Almost every legacy system modernization strategy I've been asked to greenlight starts with the same sentence: "let's just rebuild it properly this time." I understand the appeal. The old codebase is ugly, nobody fully understands it anymore, and a clean rewrite feels like the responsible engineering choice. It almost never is.

I have watched full rewrites eat 18 months and two budgets while the business kept running on the "temporary" old system anyway, because the new one wasn't ready and couldn't be, since requirements kept shifting under a moving target with no production feedback. The rewrite graveyard is full of projects that were technically correct and commercially fatal.

The better legacy system modernization strategy is the strangler approach: wrap the old system, extract one painful piece at a time, run old and new in parallel, and only cut over when you have proof the new piece actually works under real load. Slower to announce, much faster to actually finish.

Why the big-bang rewrite fails

A full rewrite has three structural problems that no amount of planning fixes:

  • The requirements are hidden in the old code. Nobody documented the edge cases, the tax rounding rule from 2019, the workaround for that one client's weird invoice format. You only discover these by running the new system against real data, which a rewrite postpones until the very end.
  • The business doesn't stop while you build. Every month of rewrite time is another month of new requirements landing on the old system, which the rewrite team then has to retrofit into a system that was frozen in scope six months ago.
  • There is no partial credit. A rewrite is binary: it ships or it doesn't. If it's 80% done in month 14, you have shipped nothing and you're still paying to run the old system in full.

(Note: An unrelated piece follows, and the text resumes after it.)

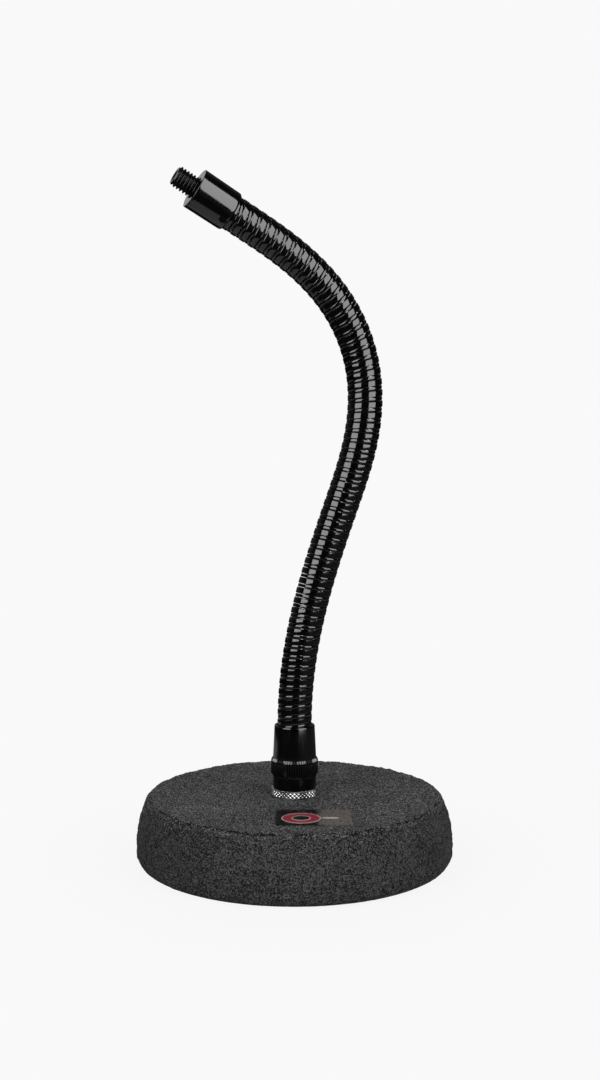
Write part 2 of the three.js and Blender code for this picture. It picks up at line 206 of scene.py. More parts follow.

The strangler pattern in business terms

Named after strangler fig vines that grow around a host tree and gradually replace it, the pattern works like this for software:

  1. Wrap the legacy system behind an API or interface layer so nothing outside it needs to know what's underneath.
  2. Pick the highest-pain module first, not the easiest one. The point is to relieve the worst bottleneck early so the business feels the benefit and keeps funding the next slice.
  3. Build the replacement module and route a slice of real traffic to it, often a single branch, a single product line, or a single customer segment.
  4. Run both in parallel and compare outputs before fully cutting over.
  5. Measure before the next slice. Only move to the next module once the current one is stable in production, not just passing tests.

This is the same discipline as mapping the process before you automate it: you don't touch the next piece until you understand exactly what the current piece does and have evidence the replacement matches it.

Choosing the first module to replace

I rank candidate modules on two axes: how much pain it currently causes, and how cleanly it can be isolated.

Module trait Replace first Replace later
Causes daily manual workarounds Yes
Tightly coupled to five other modules Yes
Has clear input/output boundaries Yes
Rarely changes, works fine Leave alone entirely

A reporting module that takes finance three days to reconcile every month end is a better first target than a perfectly functional but ugly login screen. Pain and isolation, not aesthetics, decide the order.

Running old and new in parallel without doubling cost

The part owners worry about most is running two systems at once. In practice this is manageable if you scope it tightly:

  • Route a small percentage of traffic (one branch, one region, 10% of orders) to the new module.
  • Log both old and new outputs side by side for a defined window, typically 2-4 weeks.
  • Set a clear cutover criterion in advance (e.g., zero discrepancies for 14 consecutive days) rather than a gut-feel "it looks fine."
  • Keep a rollback switch. If the strangler pattern buys you anything, it's the ability to revert one module without touching the rest of the system.

I ran this exact approach for a client migrating their inventory reconciliation off a 12-year-old on-premise system. We replaced the reconciliation module first, kept the order-taking and invoicing modules untouched for another two quarters, and the business never had a day of downtime because the "old" and "new" systems were never both fully live for the whole business at once.

Budget and timeline expectations

Set expectations early: strangler modernization costs more in total calendar time than a rewrite would in the optimistic case, but it costs far less in the realistic case, because you are never staring at a 14-month project that's 80% done with nothing shippable. Budget in slices, review after each one, and treat this like any quarterly tech budget review item: fund the next slice based on evidence from the last one, not on the original plan.

The takeaway

Don't ask "should we rewrite this system," ask "which single module is causing the most pain right now, and can we isolate it." Wrap the legacy system, extract that one module, run it in parallel with proof before cutover, then repeat. It is less exciting than announcing a full rebuild, but it is the strategy that actually finishes, keeps the business running the entire time, and lets you stop the project at any slice if priorities change. That optionality alone is worth more than the clean-slate feeling of a rewrite.